When the girls were younger I took them to the Athletic Club and I finished up President. That was the Maidstone Upper Hutt Athletic Club. I was President for seven years and quite heavily involved with the club. I coached the long jump and high jump. I coached one boy to the New Zealand Championships in the Long Jump. Judith and Lynette both went to the Club. Lynette used to like the old 880 but Judith just used to muck about, but she was a good runner. She used to annoy me, she could have done really well but she thought it was fun. I had to eventually finish running, because in 2002 I had to have a triple heart bypass so I went to walking, much to my disgust, but anyway I did, and now I can hardly walk.

Our daughters all grew up, as they do, and Judith decided she would go to Australia for a working holiday. Her friends had a party to see her off, and the party lasted for two days. Away she went and six months later Jocelyn decided she would like to go to Australia too. That would be twenty or more years they have been there now. They met their partners, married, settled down and had their families.

Jocelyn married Huseyin Huseyin (known as Huss), and had a boy, Ismet, who is now 20, and a girl, Amber, who is now 17. Judith married Andrew Winters and had two boys, Sam, who is now 20 and Mitchell (known as Mitch), who is now 17. Lynette married Brad Nicholas and had a girl, Alicea, who is now 11 years old. The only regret that we have is that they are all in Australia. We talk to them often on the phone, and we have a pretty good relationship with all our grandchildren. Karen stayed in New Zealand and is still single. Karen took on nursing at Lower Hutt and it was a very proud day when she graduated. She stayed nursing for around 10 years and then decided to change and go into computers. She then went to work in various jobs in Wellington for a long time, but came back out to Upper Hutt to work at the City Council for about 5 years.

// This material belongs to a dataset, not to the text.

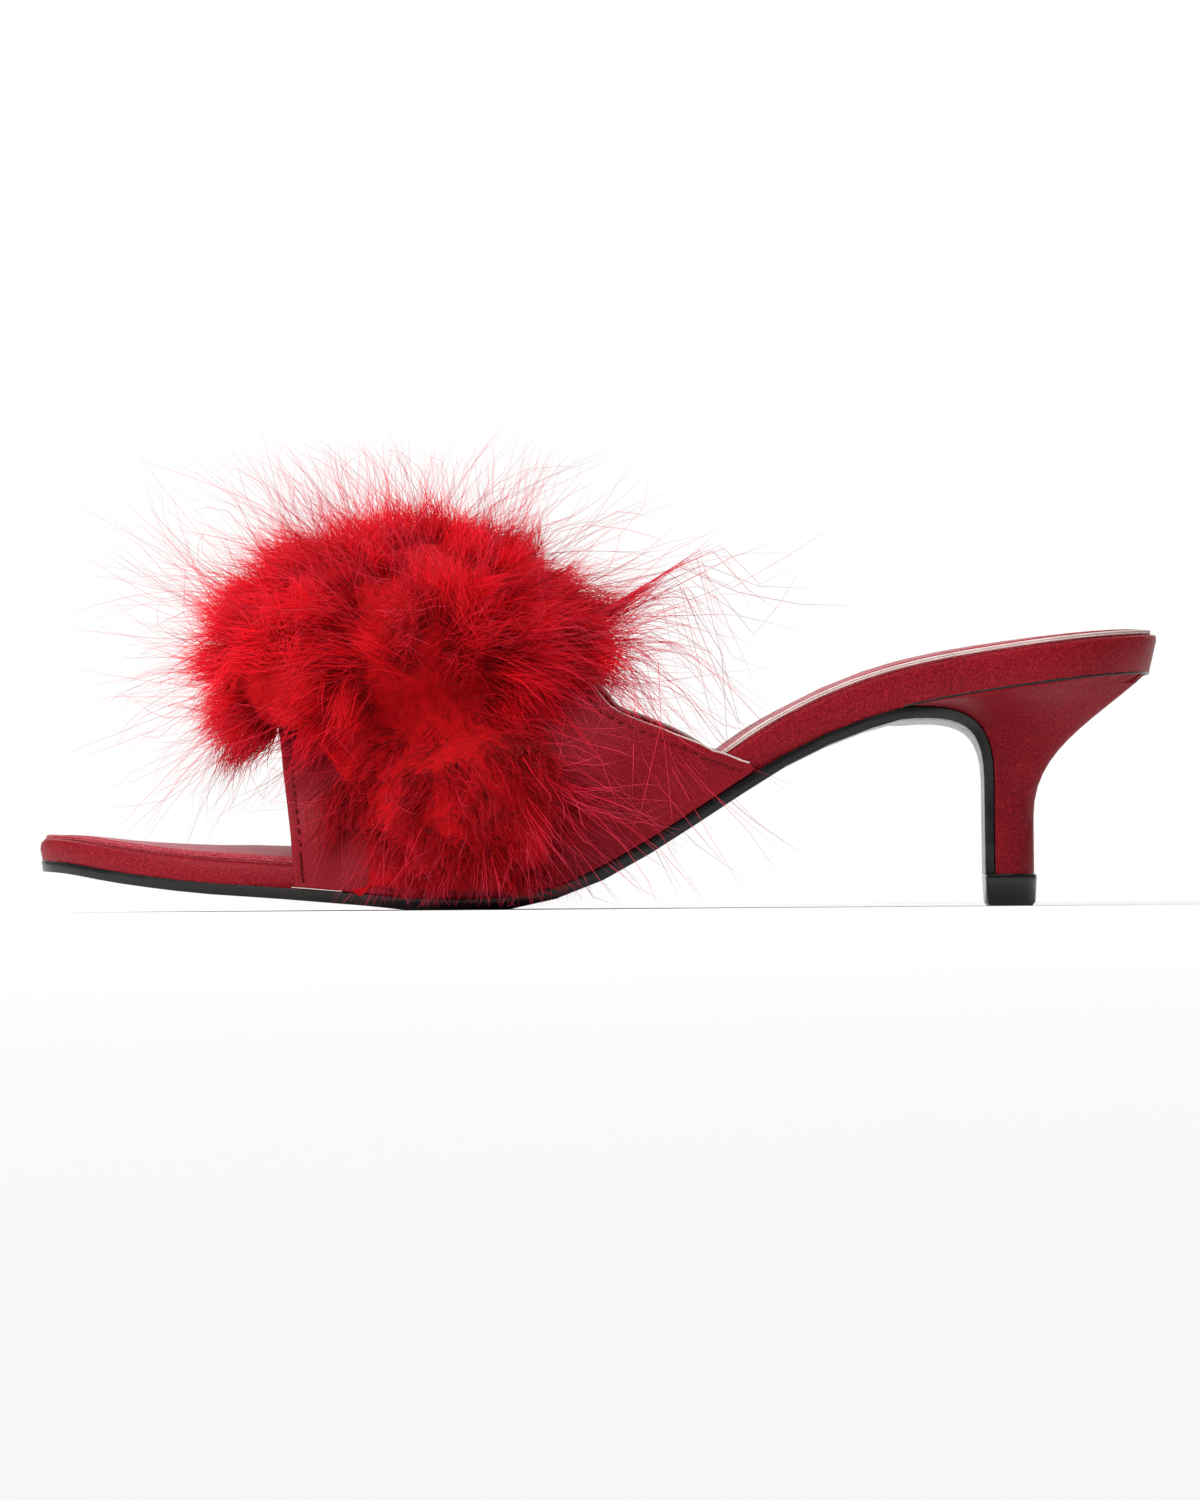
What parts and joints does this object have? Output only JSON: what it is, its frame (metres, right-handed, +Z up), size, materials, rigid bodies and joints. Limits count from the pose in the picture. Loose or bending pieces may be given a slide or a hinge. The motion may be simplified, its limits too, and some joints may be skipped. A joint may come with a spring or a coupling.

She is now working for Foodstuffs in Silverstream.

With the children and grandchildren being in Australia, that was the start of us going there for holidays. We have had many a good holiday there with them all. Judith lives in Clovelly in Sydney, Lynette lives at Woy Woy near Gosford on the Central Coast, and Jocelyn lives at Mittagong in the Southern Highlands. They are a small distance apart but not too far. They see each other and keep in contact quite easily. Mangaroa Hill Road was a great street as far as people go, and we all looked after each other’s kids. Every Sunday we used to have “elevenses”. Some times they would last a couple of hours, and at other times they could last four or five hours. I remember coming home one day and the hill was on fire. I got to the gate and somebody called out to me “Hey Piper!” I looked and there was Murray from next door, he had a table all set out with all the sorts of drinks imaginable. “Come on in” he said. Colleen was there so I thought I might as well go.

So we sat and watched them fight the fire on the hill, and every time the helicopter went over we would raise our glasses to the pilot and wave to him. But it turned out that he had the last laugh, the rotten sod. He must have kept a bit of water back in the bucket, because he flew around again and came over the top of us and dumped the water on us. So we copped the lot. We could see his head out the side of the helicopter, laughing his head off, and there we sat – all soaking wet.

All the neighbours were pretty good. Murray and Nettie Yorston, the couple next door, had no children and our kids just loved them. They were brilliant with them, they were just like a second family to them. They had a really big influence on their lives. I used to have “Sunday Morning Communion” with Murray. I would be working out in the garage and I would hear “Hey Piper!” from behind the garage wall, where there was a creek running through his property. I would go out round the back of the garage and there he would be, standing in the creek in his gumboots holding a half G of beer. We thought it was great fun, hiding there and having a beer.